In other words, why use a 32-bit long pointer on 64-bit architectures, and how can we reliably use it to find the correct address? Spoiler: of course, the eBPF developers have made it so there is no issue at runtime.

To better comprehend how ctx->data works, it is important to dissociate the 32-bit pointer appearing in the C code (and then in the eBPF instructions) from the actual pointer used inside of the kernel. They are not the same; the 32-bit pointer is not used at runtime.

What happens instead is that, when the eBPF program is loaded into the kernel, it goes through the verifier to ensure that it is safe. Among the various verifications performed at that stage, the verifier checks all accesses to the program context, as well as to packet data.

Then it converts all eBPF instructions doing such read or write accesses from/to the context (ctx->data, ctx->data_end, but also ctx->data_meta and the other existing fields), at verification time. So that at runtime, there is no cast or additional translation required: the program stored in the kernel is ready to read at the correct locations.

For a more concrete example, let’s consider a networking program receiving a pointer to a socket buffer.
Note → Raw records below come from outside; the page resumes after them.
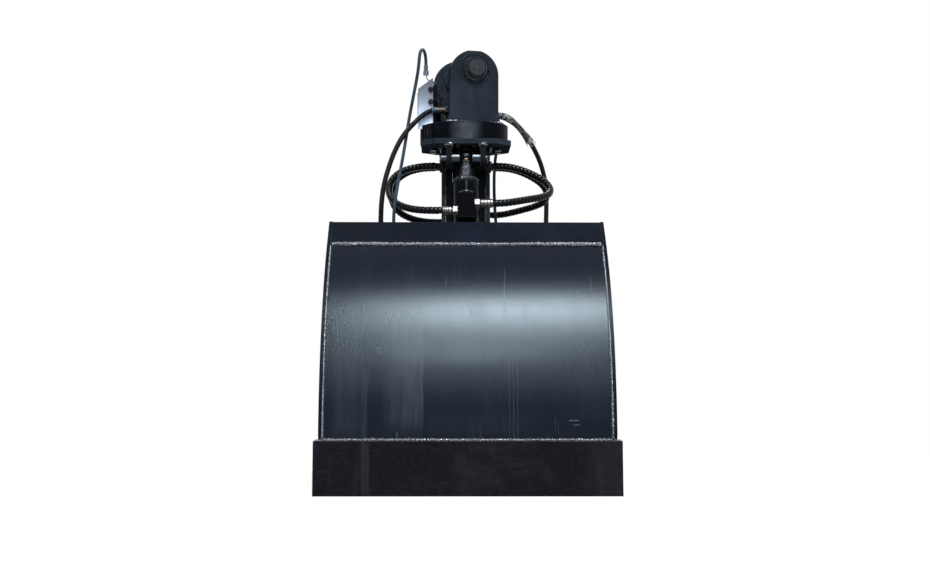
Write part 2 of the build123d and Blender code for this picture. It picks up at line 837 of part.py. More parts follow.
def motor_guard():
    """The upright plate in front of the motor, with its foot and side fold."""
    outline = Polyline(
        (-guard_left, guard_tab_z), (-guard_left, guard_low_top), (-guard_right, guard_high_top),
        (-guard_right, housing_top), (-guard_tab_right, housing_top), (-guard_tab_right, guard_tab_z),
        close=True,
    )
    face = make_face([outline])
    for z in guard_bolt_heights:
        face -= Pos(-guard_right - guard_bolt_inset, z) * Circle(guard_bolt_radius + running_fit)
    front_plate = Pos(0, guard_sheet - guard_front, 0) * extrude(Plane.XZ * face, guard_sheet)
    side_fold = Pos(-guard_left, -guard_front, housing_top + guard_fold_start) * Box(
        guard_sheet, guard_fold_depth, guard_fold_height, align=(Align.MIN, Align.MIN, Align.MIN)
    )
    foot = Pos(-guard_foot_right, -guard_front, housing_top) * Box(
        guard_foot_length, guard_foot_depth, guard_sheet, align=(Align.MAX, Align.MIN, Align.MIN)
    )
    return turned(front_plate + side_fold + foot)


def guard_bracket():
    """The black strip behind the guard that its bolts hold to."""
    height = bracket_top - housing_top
    low_left = (Align.MIN, Align.MIN, Align.MIN)
    body = Pos(-bracket_left, guard_sheet - guard_front, housing_top) * Box(
        bracket_left - bracket_right, bracket_sheet, height, align=low_left
    )
    for z in guard_bolt_heights:
        place = Pos(-guard_right - guard_bolt_inset, 0, z) * Rot(90, 0, 0)
        body -= place * Cylinder(guard_bolt_radius + running_fit, 8 * bracket_sheet)
    return turned(body)


def guard_bolts():
    parts = []
    stack = guard_sheet + bracket_sheet
    grip = stack + guard_nut_height + guard_bolt_end
    head = extrude(RegularPolygon(guard_nut_radius, 6), guard_head_height)
    for z in guard_bolt_heights:
        place = Pos(-guard_right - guard_bolt_inset, -guard_front, z) * Rot(90, 0, 0)
        shank = Pos(0, 0, -grip) * Cylinder(guard_bolt_radius, grip, align=bottom)
        nut = extrude(RegularPolygon(guard_nut_radius, 6), guard_nut_height)
        nut = Pos(0, 0, -stack - guard_nut_height) * nut
        parts.append(turned(place * (head + shank + nut)))
    return parts


def route_radii(points):
    """The largest smooth arc for each corner of a hose's route."""
    radii = []
    for before, point, after in zip(points, points[1:], points[2:]):
        first, last = Vector(*point) - Vector(*before), Vector(*after) - Vector(*point)
        half_turn = radians(first.get_angle(last)) / 2
        radii.append(0.45 * min(first.length, last.length) / tan(half_turn))
    return radii


def hose(name, points, radius):
    """A plain tube along a route of straight runs joined by tangent arcs."""
    radii = route_radii(points)
    path = FilletPolyline(*points, radius=radii)
    section = Plane(path @ 0, z_dir=path % 0) * Circle(radius)
    tube = sweep(section, path=path)
    share = tube.volume / (pi * radius**2 * path.length)
    print(name, "length", round(path.length), "least radius", round(min(radii)), "share", round(share, 4))
    return tube


# Routes run from the fitting out. Left and right are as seen from the front jaw's side.
front_left_loop = [
    (-68, -189.94, 799.97), (-100, -189.94, 799.97), (-138, -181, 802), (-175, -164, 809),
    (-211, -138, 826), (-231, -106, 853), (-234, -76, 884), (-221, -55, 915), (-188, -39, 940),
    (-147, -28, 951), (-112, -22, 954), (-80, -22, 954),
]
front_right_loop = [
    (77, -183.63, 822.09), (110, -183.63, 822.09), (149, -173, 829), (186, -154, 837), (222, -130, 845),
    (250, -102, 856), (259, -70, 876), (247, -48, 900), (220, -36, 920), (186, -28, 937),
    (150, -24, 949), (114, -22, 954), (80, -22, 954),
]
supply_left = [
    (-80.86, -38.23, 1124), (-104.04, -44.44, 1124), (-130, -54, 1108), (-156, -67, 1082),
    (-190, -92, 1040), (-216, -112, 986), (-234, -126, 932), (-247, -132, 881), (-254, -130, 828),
    (-256, -120, 774), (-256, -96, 712), (-252, -68, 650), (-242, -44, 588), (-220, -24, 530),
    (-182, -9, 476), (-136, -2, 438), (-90, 0, 424), (-48, 0, 424),
]
supply_right = [
    (93, 8.36, 1117), (116.18, 14.57, 1117), (148, 32, 1102), (180, 58, 1074), (212, 92, 1036),
    (238, 120, 990), (254, 138, 940), (261, 147, 886), (260, 148, 830), (258, 140, 772),
    (257, 116, 712), (252, 86, 652), (242, 54, 592), (220, 28, 534), (184, 11, 480),
    (138, 3, 440), (90, 0, 424), (48, 0, 424),
]
motor_line = [
    (77.51, 35.26, 1100), (98.77, 40.96, 1100), (116, 62, 1099), (121, 90, 1092), (116, 116, 1074),
    (106, 136, 1046), (97, 145, 1004), (93, 145, 948), (93, 141, 884), (96, 135, 820),
    (101, 127, 756), (107, 117, 692), (112, 105, 628), (117, 88, 568), (118, 66, 514),
    (108, 44, 470), (80, 28, 449), (44, 14, 451), (4, 1, 453), (-36, -12, 450),
    (-76, -24, 448), (-116, -40, 462), (-148, -62, 496), (-174, -88, 546), (-193, -114, 600),
    (-205, -138, 658), (-213, -158, 716), (-216, -170, 772), (-213, -169, 818), (-205, -148, 879),
    (-194, -112, 948), (-183, -74, 1026), (-173, -56, 1098), (-159, -70, 1168), (-145, -90, 1236),
    (-141, -92, 1288), (-135, -73, 1307), (-128, -47, 1307), (-122.7, -28, 1288), (-122.7, -28, 1264),
]


def mirrored_route(points):
    return [(x, -y, z) for x, y, z in points]


def coupler():
    """The quick coupling pair that joins the two supply hoses when the bucket is off its crane."""
    line = Pos(0, 0, coupler_z) * Rot(0, 90, 0)
    body = line * Cylinder(coupler_radius - coupler_waist, 2 * coupler_half)
    sleeve = line * Pos(0, 0, coupler_sleeve_x) * Cylinder(coupler_radius, coupler_sleeve)
    nut = line * Pos(0, 0, coupler_nut_x) * extrude(RegularPolygon(coupler_radius, 6), coupler_nut)
    return body + sleeve + nut


def end_fitting():
    """The loose steel fitting on the motor hose's free end, tied up beside the head."""
    x, y, z = motor_line[-1]
    low = Pos(x, y, z - end_fitting_length)
    stem = low * Cylinder(end_fitting_radius - end_fitting_step, end_fitting_length, align=bottom)
    ferrule = Pos(x, y, z - end_fitting_shell) * Cylinder(end_fitting_radius, end_fitting_shell, align=bottom)
    nut = low * extrude(RegularPolygon(end_fitting_radius + end_fitting_step, 6), end_fitting_nut)
    return stem + ferrule + nut


print("closing turn", round(closing_turn(), 3), "pin to pin", round(pin_to_pin, 2))
for side in (front, rear):
    name = names[side]
    save(f"{name}_side_plates", side_plates(side))
    save(f"{name}_shell", shell(side))
    save(f"{name}_lip_band", band(side))
    save(f"{name}_knife", knife(side))
    save(f"{name}_beam", beam(side))
    save(f"{name}_arms", arms(side))
    save(f"{name}_rod_lugs", lugs(side))
    save(f"{name}_lug_pin", lug_pin(side))
    save(f"{name}_barrel", barrel(side))
    save(f"{name}_gland", gland(side))
    save(f"{name}_port_block", port_block(side))
    save(f"{name}_port_fittings", *port_fittings(side))
    save(f"{name}_rod", rod(side))
    save(f"{name}_piston", piston(side))

save("flange_plate", flange_plate())
save("flange_bolts", *flange_bolts())
save("slew_ring", slew_ring())
save("swivel_manifold", swivel_manifold())
save("swivel_adapters", *swivel_adapters())
save("column_plates", column_plates())
save("column_web", column_web())
save("clevis_plates", *clevis_plates())
save("cylinder_pins", *cylinder_pins())
save("pin_spacers", *pin_spacers())
save("jaw_pins", *jaw_pins())

save("slew_housing", slew_housing())
save("front_ear", ear(-1))
save("rear_ear", ear(1))
save("pin_collars", *pin_collars())
save("keeper_bolt", keeper_bolt())
save("suspension_pin", suspension_pin())
save("top_manifold", top_manifold())
save("supply_adapters", *supply_adapters())
save("slew_motor", slew_motor())
save("motor_guard", motor_guard())
save("guard_bracket", guard_bracket())
save("guard_bolts", *guard_bolts())

loops = {
    "front_left_hose": front_left_loop,
    "front_right_hose": front_right_loop,
    "rear_left_hose": mirrored_route(front_left_loop),
    "rear_right_hose": mirrored_route(front_right_loop),
}
for name, points in loops.items():
    save(name, hose(name, points, loop_hose_radius))
save("left_supply_hose", hose("left_supply_hose", supply_left, supply_hose_radius))
save("right_supply_hose", hose("right_supply_hose", supply_right, supply_hose_radius))
save("motor_hose", hose("motor_hose", motor_line, motor_hose_radius))
save("hose_coupler", coupler())
save("hose_end_fitting", end_fitting())
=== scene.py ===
import json
from math import cos, degrees, pi, radians, sin, tan, tau
from random import Random

import bpy
from bpy.props import FloatProperty, FloatVectorProperty, IntProperty, PointerProperty
from mathutils import Matrix, Vector


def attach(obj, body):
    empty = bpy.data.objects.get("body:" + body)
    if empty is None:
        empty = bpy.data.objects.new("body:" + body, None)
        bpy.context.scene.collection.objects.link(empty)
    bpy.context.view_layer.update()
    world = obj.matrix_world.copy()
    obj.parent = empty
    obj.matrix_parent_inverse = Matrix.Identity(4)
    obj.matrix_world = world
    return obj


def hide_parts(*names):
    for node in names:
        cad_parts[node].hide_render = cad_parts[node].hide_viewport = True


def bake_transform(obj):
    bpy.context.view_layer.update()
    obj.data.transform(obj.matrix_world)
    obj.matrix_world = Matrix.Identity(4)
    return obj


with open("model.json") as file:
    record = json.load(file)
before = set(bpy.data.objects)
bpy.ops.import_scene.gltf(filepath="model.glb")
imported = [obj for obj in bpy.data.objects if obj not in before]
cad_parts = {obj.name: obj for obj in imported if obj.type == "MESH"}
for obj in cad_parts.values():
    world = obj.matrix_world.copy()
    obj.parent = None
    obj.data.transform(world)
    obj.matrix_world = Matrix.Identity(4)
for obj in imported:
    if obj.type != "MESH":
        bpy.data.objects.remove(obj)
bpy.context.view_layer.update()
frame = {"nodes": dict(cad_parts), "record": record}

bl_info = {
    "name": "Clamshell Bucket Dressing",
    "version": (1, 0, 0),
    "blender": (4, 5, 0),
    "location": "3D View > Sidebar > Bucket",
    "description": "Paint, hoses, welds and fittings for the packed clamshell bucket, and its studio",
    "category": "Object",
}

# Metres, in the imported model's frame: +X is the width, -Y the front jaw's side, +Z up.
# Jaw outline in the side view, as distance out and height
JAW_TOP = Vector((0.243, 0.762))
BAND_SLOPE = 43.5
BAND_HEIGHT = 0.096
SHELL_RADIUS = 0.834
KNIFE_SLOPE = 85.5
RIM = 0.004
SHELL_HALF = 0.390
KNIFE_HEIGHT = 0.145
BAND_LOW = 0.100

BEAM_KNEE = Vector((0.272, 0.640))
BEAM_LENGTH = 0.285
BEAM_SHEET = 0.008
BEAM_START = 0.008
BAND_BACK = 0.016
SKIN = 0.012

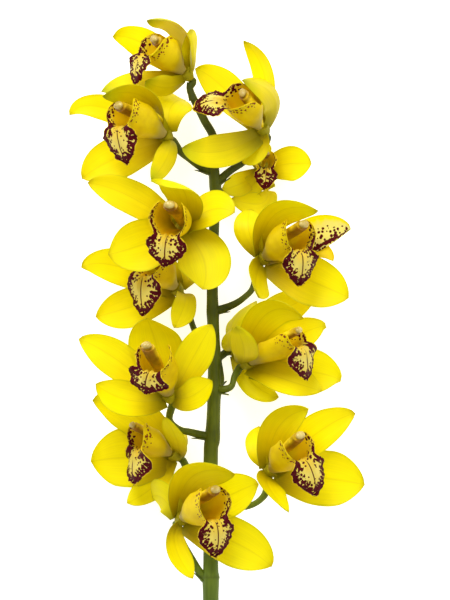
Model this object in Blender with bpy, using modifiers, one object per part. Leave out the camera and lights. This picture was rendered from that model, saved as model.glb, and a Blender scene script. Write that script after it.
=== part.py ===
"""Cut stem of a yellow cymbidium orchid, lying on its back on a table.

Metres, +Z up. The stem's length runs along +Y, the flowers' faces look towards +Z.
A bloom is placed by a few points in millimetres: its throat from the stem's own origin,
and the tips of its column, lip and five tepals from that throat.
"""
import math
from dataclasses import dataclass

import bmesh
import bpy
import numpy as np
from mathutils import Matrix

MM = 0.001

# Driving dimensions, millimetres
STEM_CUT_Y = -90.0
TEPAL_THICK = 0.9
LIP_THICK = 0.9
TEPAL_BASE_SHARE = 0.30
TEPAL_WIDEST_AT = 0.56
RECEPTACLE_AT = (-7.4, -4.6, 0.0)
RECEPTACLE_RADII = (2.5, 4.1, 4.4)
TEPAL_ROOT = (3.0, -4.2)
PEDICEL_RADIUS = 2.2
PEDICEL_REF = (0.31, 0.22, 0.92)
PEDICEL_SEAT = 0.35
COLUMN_RADIUS = 3.6
COLUMN_START = 0.6
COLUMN_PROFILE = (0.62, 0.85, 1.1, 1.35, 1.3)
COLUMN_SQUASH = 0.7
COLUMN_LIFT = 0.6
COLUMN_ARCH = 1.5
CAP_RADIUS = 3.9
CAP_SEAT = 0.3
CAP_SHAPE = (0.9, 0.60, 0.5)
LIP_START = 0.65
LIP_DROP = 3.1
SIDE_LOBE_HALF = 26.5
MID_LOBE_HALF = 13.5
NOTCH_HALF = 7.6
TUBE_RADIUS = 10.8
LIP_CLAW_HALF = 3.0
CLAW_RADIUS = 5.0
TONGUE_ARCH = 0.03

# Shares of the lip's length
LIP_GROWN = 0.22
LOBES_FROM = 0.36
LOBES_FALL = 0.13
TONGUE_FROM = 0.475
TONGUE_RISE = 0.11
POINT_FROM = 0.64

# Grid steps: along and across
TEPAL_STEPS = (5, 3)
LIP_STEPS = (12, 6)
TUBE_SIDES = 7


@dataclass
class Tepal:
    """Blade from the receptacle through mid to tip; side is its half width at mid, cup its hollow."""
    name: str
    mid: tuple
    tip: tuple
    side: tuple
    cup: float = 0.2


@dataclass
class Bloom:
    name: str
    throat: tuple
    cap: tuple
    fold: tuple
    lip_tip: tuple
    tepals: tuple
    pedicel: tuple = ()
    size: float = 1.0
    lip_wide: float = 1.0
    lobe: float = 1.0


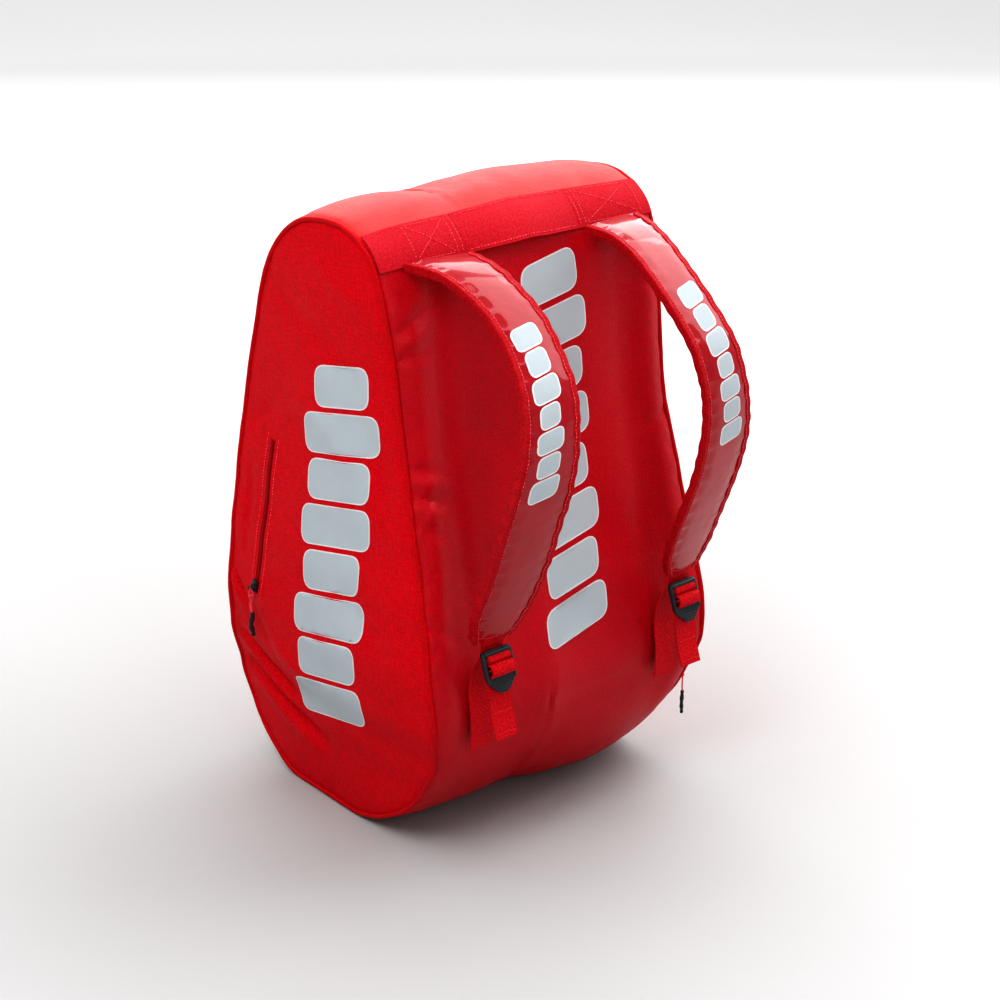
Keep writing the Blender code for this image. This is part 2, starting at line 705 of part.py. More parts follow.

The C code for this program uses the struct __sk_buff:

SEC("classifier")
int prog(struct __sk_buff *ctx)
{
	void *data_end = (void *)(long)ctx->data_end;
	void *data = (void *)(long)ctx->data;
	struct eth_hdr *eth = data;

	if (eth + 1 > data_end)
		return TC_ACT_SHOT;

	/* Block IPv4 traffic */
	if (eth->eth_proto == bpf_htons(ETH_P_IP))
		return TC_ACT_SHOT;

	return TC_ACT_OK;
}

But at runtime, the kernel will pass to the program the real struct sk_buff. The conversion from ctx->data (from C code) to the real skb->data (kernel object) happened at verification time, when we loaded the program. It was just a matter of adjusting the offset for the data field, from the one in the struct __sk_buff to its offset in struct sk_buff. Then once the program is attached and runs on a packet, R1, the first eBPF register, points like always to the program context, in our case the kernel SKB. When the program attempts to read at skb->data, it looks for the pointer at R1 + offsetof(struct sk_buff, data) (this is simplified) and naturally finds the 64-bit pointer (depending on the architecture, of course) to packet data.

Here is the code from the kernel, in bpf_convert_access() in net/core/filter.c, where the conversion happens. It replaces the instruction with a load of the kernel pointer at skb->data into the register:

	case offsetof(struct __sk_buff, data):
		*insn++ = BPF_LDX_MEM(BPF_FIELD_SIZEOF(struct sk_buff, data),
				      si->dst_reg, si->src_reg,
				      offsetof(struct sk_buff, data));
		break;

That function is called by the verifier to translate each access to the context.

As for data_end, it is not typically present in the kernel’s SKB, but the pointer address is computed prior to running the eBPF program and stored in some field of the SKB (somewhere in the control buffer). From the same function:

	case offsetof(struct __sk_buff, data_end):
		off  = si->off;
		off -= offsetof(struct __sk_buff, data_end);
		off += offsetof(struct sk_buff, cb);
		off += offsetof(struct bpf_skb_data_end, data_end);
		*insn++ = BPF_LDX_MEM(BPF_SIZEOF(void *), si->dst_reg,
				      si->src_reg, off);
		break;

After this translation is done, the real pointers are used at runtime. A similar translation step happens for XDP programs.

In conclusion, given that this translation happens at verification time, it doesn’t matter whether the pointer is 32 or 64-bit long in the eBPF bytecode. If you really want the details on why we picked __u32, Alexei’s email is likely the best explanation available. But in the end, all we need is a convention, a way to tell the compiler and then the kernel: “Here I want you to access the data pointer from my ctx. Please make it work.”

Direct packet access makes it easier to write TC and XDP programs, but remember to add the boundary checks before reading from your packets, or the verifier will reject your code. I hope this post helped you understand how the program context is handled. Have fun!

This is a simplification. ctx->data_end does point to the end of packet data for XDP programs, but not always for programs taking a struct __sk_buff pointer, because the data does not always fit in a single linear buffer (the socket buffer may contain additional data pages). ↩